Task description =
Every line below that holds the string "with" should be copied out.

Exercise input =
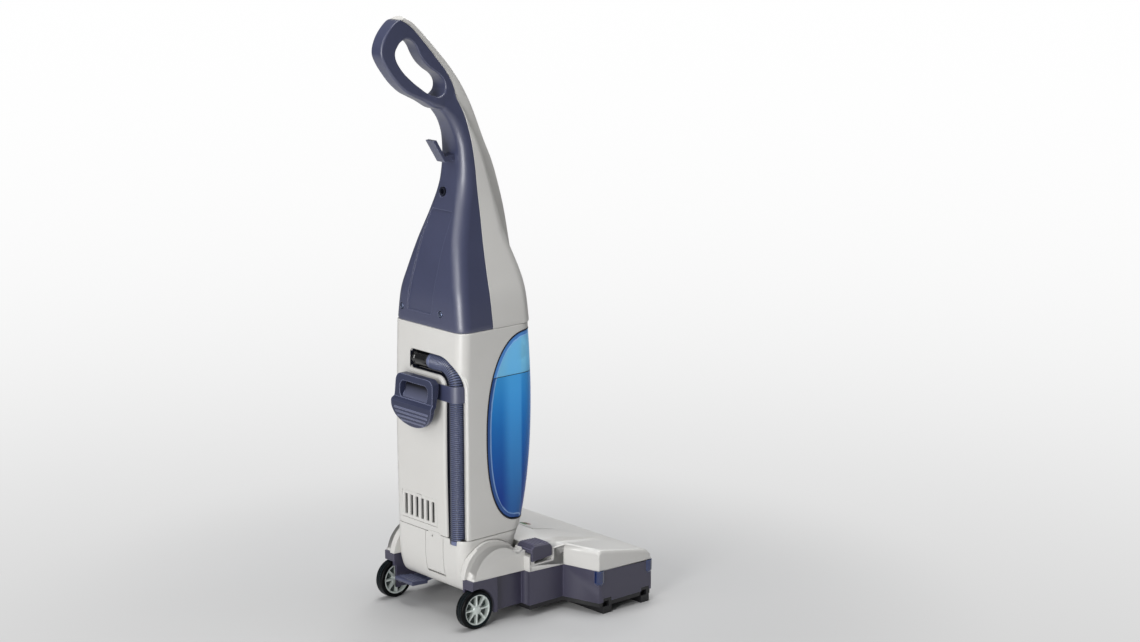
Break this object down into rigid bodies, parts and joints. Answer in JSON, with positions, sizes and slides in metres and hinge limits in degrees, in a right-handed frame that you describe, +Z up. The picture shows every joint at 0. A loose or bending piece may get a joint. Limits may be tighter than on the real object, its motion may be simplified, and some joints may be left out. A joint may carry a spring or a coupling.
{
  "type": "upright vacuum cleaner",
  "caption": "upright vacuum cleaner with a wide brush head on two wheels, a tip-back housing, a clear front dust bin, a rear hose and a curved handle ending in a hand loop",
  "frame": {"origin": "bottom centre of the whole machine standing upright on the floor", "axes": "+Z up, -Y towards the nozzle at the front, +Y towards the user, +X to the machine's left as the user sees the front"},
  "size_m": [0.3984, 0.493, 1.183],
  "materials": {
    "shell_grey": "satin moulded shell",
    "slate_plastic": "satin moulded slate blue",
    "plum_plastic": "fine grained dark chassis plastic",
    "black_plastic": "moulded black plastic",
    "black_rubber": "soft black seal",
    "tyre_rubber": "smooth black tread",
    "hub_silver": "silver moulded hub",
    "steel": "plain turned pins and screws",
    "motor_metal": "cast casing",
    "clear_blue": "clear blue tinted moulding",
    "filter_blue": "pleated filter",
    "hose_slate": "ribbed flexible hose",
    "navy_gloss": "polished corner bumper",
    "brush_dark": "roller with bristle rows",
    "lens_plastic": "clear coloured lens",
    "green_plastic": "gloss rocker",
    "red_plastic": "gloss rocker",
    "yellow_plastic": "gloss button",
    "teal_plastic": "gloss slider"
  },
  "bodies": {
    "head": {"chassis": "plum_plastic", "top_cover": "shell_grey", "sole_plate": "black_plastic", "glide_strips": "black_plastic", "corner_bumpers": "navy_gloss", "indicator_panel": "shell_grey", "indicator_lenses": "lens_plastic", "brush_motor": "motor_metal", "drive_belt": "black_rubber", "brush_bearings": "steel", "head_duct": "black_plastic", "pivot_trunnions": "motor_metal", "stub_axles": "steel", "side_pedal_pin": "steel"},
    "brush": {"brush_roller": "brush_dark"},
    "pulley": {"motor_pulley": "black_plastic"},
    "wheel_left": {"tyre_left": "tyre_rubber", "hub_left": "hub_silver"},
    "wheel_right": {"tyre_right": "tyre_rubber", "hub_right": "hub_silver"},
    "side_pedal": {"side_pedal": "plum_plastic"},
    "upright": {"lower_housing": "shell_grey", "main_housing": "shell_grey", "pivot_bushes": "black_plastic", "hinge_pins": "steel", "exhaust_filter": "black_plastic", "suction_motor": "motor_metal", "fan_housing": "motor_metal", "motor_cradle": "black_rubber", "lower_duct": "black_plastic", "hose": "hose_slate", "hose_cuff": "black_rubber", "hose_port": "slate_plastic", "hose_socket": "black_plastic", "hose_strap": "slate_plastic", "hook_stud": "steel", "bin_seal": "black_rubber", "handle_rear": "slate_plastic", "hand_loop": "slate_plastic", "handle_front": "shell_grey", "handle_screws": "steel", "upper_hook": "slate_plastic", "cord_gland": "black_plastic", "switch_frame": "black_plastic"},
    "release_pedal": {"release_pedal": "slate_plastic"},
    "access_door": {"access_door": "shell_grey"},
    "exhaust_grille": {"exhaust_grille": "shell_grey"},
    "fan": {"motor_shaft": "steel", "impeller": "motor_metal"},
    "cord_hook": {"cord_hook": "slate_plastic"},
    "bin": {"bin_body": "clear_blue", "bin_lid": "clear_blue", "bin_tube": "clear_blue", "bin_filter": "filter_blue"},
    "bin_latch": {"bin_latch": "clear_blue"},
    "lock_slider": {"lock_slider": "teal_plastic"},
    "filter_knob": {"filter_knob": "black_plastic"},
    "rocker_green": {"rocker_green": "green_plastic"},
    "rocker_red": {"rocker_red": "red_plastic"},
    "handle_button": {"handle_button": "yellow_plastic"}
  },
  "joints": [
    {"name": "recline", "type": "hinge", "parent": "head", "child": "upright", "pos_m": [0.04125, 0.0725, 0.09], "axis": [-1, 0, 0], "range_deg": [0, 42]},
    {"name": "brush_turn", "type": "hinge", "parent": "head", "child": "brush", "pos_m": [0.04125, -0.1775, 0.0315], "axis": [1, 0, 0], "continuous": true},
    {"name": "pulley_turn", "type": "hinge", "parent": "head", "child": "pulley", "pos_m": [0.04125, -0.0975, 0.074], "axis": [1, 0, 0], "continuous": true},
    {"name": "wheel_left_turn", "type": "hinge", "parent": "head", "child": "wheel_left", "pos_m": [-0.08675, 0.1273, 0.039], "axis": [1, 0, 0], "continuous": true},
    {"name": "wheel_right_turn", "type": "hinge", "parent": "head", "child": "wheel_right", "pos_m": [0.16925, 0.1273, 0.039], "axis": [1, 0, 0], "continuous": true},
    {"name": "side_pedal_press", "type": "hinge", "parent": "head", "child": "side_pedal", "pos_m": [-0.09175, -0.0015, 0.118], "axis": [1, 0, 0], "range_deg": [0, 8], "stiffness_Nm_per_rad": 1.2, "springref_deg": -9.74},
    {"name": "release_press", "type": "hinge", "parent": "upright", "child": "release_pedal", "pos_m": [0.10925, 0.0885, 0.0515], "axis": [-1, 0, 0], "range_deg": [0, 12], "stiffness_Nm_per_rad": 0.8, "springref_deg": -11.46},
    {"name": "door_swing", "type": "hinge", "parent": "upright", "child": "access_door", "pos_m": [0.02225, 0.12771, 0.0931], "axis": [-1, 0, 0], "range_deg": [0, 88]},
    {"name": "grille_tip", "type": "hinge", "parent": "upright", "child": "exhaust_grille", "pos_m": [0.06625, 0.13746, 0.1854], "axis": [-1, 0, 0], "range_deg": [0, 90]},
    {"name": "fan_turn", "type": "hinge", "parent": "upright", "child": "fan", "pos_m": [0.09125, 0.0575, 0.116], "axis": [1, 0, 0], "continuous": true},
    {"name": "hook_swivel", "type": "hinge", "parent": "upright", "child": "cord_hook", "pos_m": [0.04125, 0.1525, 0.455], "axis": [0, 1, 0], "range_deg": [0, 180]},
    {"name": "bin_pull", "type": "slide", "parent": "upright", "child": "bin", "axis": [0, -1, 0], "range_m": [0, 0.25]},
    {"name": "latch_lift", "type": "hinge", "parent": "bin", "child": "bin_latch", "pos_m": [0.04125, -0.0681, 0.498], "axis": [-1, 0, 0], "range_deg": [0, 18], "stiffness_Nm_per_rad": 0.05, "springref_deg": -8.02},
    {"name": "lock_slide", "type": "slide", "parent": "bin", "child": "lock_slider", "axis": [0, 0, -1], "range_m": [0, 0.0145]},
    {"name": "knob_turn", "type": "hinge", "parent": "bin", "child": "filter_knob", "pos_m": [-0.02475, -0.0275, 0.518], "axis": [0, -1, 0], "continuous": true},
    {"name": "green_rock", "type": "hinge", "parent": "upright", "child": "rocker_green", "pos_m": [0.04125, -0.01627, 0.88363], "axis": [1, 0, 0], "range_deg": [0, 14]},
    {"name": "red_rock", "type": "hinge", "parent": "upright", "child": "rocker_red", "pos_m": [0.04125, -0.02761, 0.84737], "axis": [1, 0, 0], "range_deg": [0, 14]},
    {"name": "button_press", "type": "slide", "parent": "upright", "child": "handle_button", "axis": [0, 0.9146, -0.4044], "range_m": [0, 0.003], "stiffness_N_per_m": 300, "springref_m": -0.002}
  ],
  "couplings": [
    {"joint": "brush_turn", "follows": "pulley_turn", "ratio": 0.9}
  ]
}
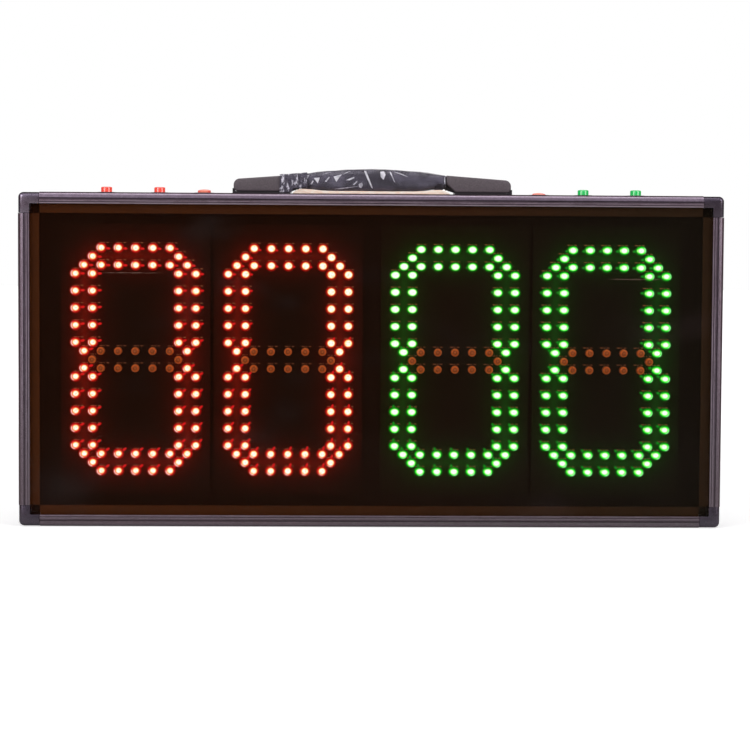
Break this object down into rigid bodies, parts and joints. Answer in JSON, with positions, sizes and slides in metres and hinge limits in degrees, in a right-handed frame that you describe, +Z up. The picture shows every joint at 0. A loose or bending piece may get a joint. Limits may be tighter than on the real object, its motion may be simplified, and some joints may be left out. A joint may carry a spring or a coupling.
{
  "type": "substitution board",
  "caption": "Handheld electronic substitution board: framed window over red and green LED digits, lift-up carry handle, push buttons and power rockers on top.",
  "frame": {"origin": "middle of the bottom face, which the board stands on", "axes": "+X along the front to the viewer's right, +Y to the back, +Z up; the window faces -Y"},
  "size_m": [0.68, 0.05, 0.3466],
  "materials": {
    "anodised_frame": "charcoal anodised, fine satin",
    "moulded_corner": "smooth moulded",
    "smoked_acrylic": "polished smoked acrylic",
    "back_sheet": "fine grained black sheet",
    "tray_plate": "satin black coating",
    "display_red": "black board with red lamps",
    "display_green": "black board with green lamps",
    "green_board": "soldered circuit board",
    "cell_wrap": "shrink wrap",
    "zinc_steel": "bright zinc",
    "black_plastic": "moulded",
    "red_cap": "glossy moulded",
    "green_cap": "glossy moulded",
    "lit_rocker": "translucent, lit from inside",
    "grip_plastic": "satin moulded",
    "clear_film": "crinkled clear film",
    "grained_plastic": "fine grain"
  },
  "bodies": {
    "case": {"top_bar": "anodised_frame", "bottom_bar": "anodised_frame", "left_bar": "anodised_frame", "right_bar": "anodised_frame", "corner_bottom_left": "moulded_corner", "screw_bottom_left_level": "zinc_steel", "screw_bottom_left_upright": "zinc_steel", "corner_bottom_right": "moulded_corner", "screw_bottom_right_level": "zinc_steel", "screw_bottom_right_upright": "zinc_steel", "corner_top_left": "moulded_corner", "screw_top_left_level": "zinc_steel", "screw_top_left_upright": "zinc_steel", "corner_top_right": "moulded_corner", "screw_top_right_level": "zinc_steel", "screw_top_right_upright": "zinc_steel", "front_window": "smoked_acrylic", "back_panel": "back_sheet", "display_tray": "tray_plate", "digit_board_1": "display_red", "digit_board_2": "display_red", "digit_board_3": "display_green", "digit_board_4": "display_green", "control_board": "green_board", "battery_pack": "cell_wrap", "battery_clamp": "zinc_steel", "charge_socket": "black_plastic", "charge_socket_nut": "zinc_steel", "button_left_outer_body": "black_plastic", "button_left_outer_nut": "zinc_steel", "button_left_inner_body": "black_plastic", "button_left_inner_nut": "zinc_steel", "button_right_inner_body": "black_plastic", "button_right_inner_nut": "zinc_steel", "button_right_outer_body": "black_plastic", "button_right_outer_nut": "zinc_steel", "rocker_left_housing": "black_plastic", "rocker_right_housing": "black_plastic", "handle_cap_left": "grained_plastic", "handle_base_left": "black_plastic", "handle_screw_left": "zinc_steel", "handle_backing_left": "zinc_steel", "handle_cap_right": "grained_plastic", "handle_base_right": "black_plastic", "handle_screw_right": "zinc_steel", "handle_backing_right": "zinc_steel"},
    "push_cap_left_outer": {"button_left_outer_cap": "red_cap"},
    "push_cap_left_inner": {"button_left_inner_cap": "red_cap"},
    "push_cap_right_inner": {"button_right_inner_cap": "green_cap"},
    "push_cap_right_outer": {"button_right_outer_cap": "green_cap"},
    "power_rocker_left": {"rocker_left": "lit_rocker"},
    "power_rocker_right": {"rocker_right": "lit_rocker"},
    "grip": {"handle_grip": "grip_plastic", "handle_film": "clear_film", "handle_pin_left": "zinc_steel", "handle_pin_right": "zinc_steel"},
    "link_left": {"handle_link_left": "black_plastic"},
    "link_right": {"handle_link_right": "black_plastic"}
  },
  "joints": [
    {"name": "press_left_outer", "type": "slide", "parent": "case", "child": "push_cap_left_outer", "axis": [0, 0, -1], "range_m": [0, 0.003], "stiffness_N_per_m": 200, "springref_m": -0.002},
    {"name": "press_left_inner", "type": "slide", "parent": "case", "child": "push_cap_left_inner", "axis": [0, 0, -1], "range_m": [0, 0.003], "stiffness_N_per_m": 200, "springref_m": -0.002},
    {"name": "press_right_inner", "type": "slide", "parent": "case", "child": "push_cap_right_inner", "axis": [0, 0, -1], "range_m": [0, 0.003], "stiffness_N_per_m": 200, "springref_m": -0.002},
    {"name": "press_right_outer", "type": "slide", "parent": "case", "child": "push_cap_right_outer", "axis": [0, 0, -1], "range_m": [0, 0.003], "stiffness_N_per_m": 200, "springref_m": -0.002},
    {"name": "switch_left", "type": "hinge", "parent": "case", "child": "power_rocker_left", "pos_m": [-0.163, 0.008, 0.3205], "axis": [1, 0, 0], "range_deg": [-18, 0]},
    {"name": "switch_right", "type": "hinge", "parent": "case", "child": "power_rocker_right", "pos_m": [0.163, 0.008, 0.3205], "axis": [1, 0, 0], "range_deg": [-18, 0]},
    {"name": "grip_lift", "type": "slide", "parent": "case", "child": "grip", "axis": [0, 0, 1], "range_m": [0, 0.018]},
    {"name": "link_tilt_left", "type": "hinge", "parent": "grip", "child": "link_left", "pos_m": [-0.0674, 0, 0.3306], "axis": [0, -1, 0], "range_deg": [0, 20.1]},
    {"name": "link_tilt_right", "type": "hinge", "parent": "grip", "child": "link_right", "pos_m": [0.0674, 0, 0.3306], "axis": [0, 1, 0], "range_deg": [0, 20.1]}
  ],
  "couplings": [
    {"joint": "link_tilt_left", "follows": "grip_lift", "rad_per_m": 19.392},
    {"joint": "link_tilt_right", "follows": "grip_lift", "rad_per_m": 19.392}
  ]
}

Full solution =
Break this object down into rigid bodies, parts and joints. Answer in JSON, with positions, sizes and slides in metres and hinge limits in degrees, in a right-handed frame that you describe, +Z up. The picture shows every joint at 0. A loose or bending piece may get a joint. Limits may be tighter than on the real object, its motion may be simplified, and some joints may be left out. A joint may carry a spring or a coupling.
  "caption": "upright vacuum cleaner with a wide brush head on two wheels, a tip-back housing, a clear front dust bin, a rear hose and a curved handle ending in a hand loop",
    "brush_dark": "roller with bristle rows",
Break this object down into rigid bodies, parts and joints. Answer in JSON, with positions, sizes and slides in metres and hinge limits in degrees, in a right-handed frame that you describe, +Z up. The picture shows every joint at 0. A loose or bending piece may get a joint. Limits may be tighter than on the real object, its motion may be simplified, and some joints may be left out. A joint may carry a spring or a coupling.
    "display_red": "black board with red lamps",
    "display_green": "black board with green lamps",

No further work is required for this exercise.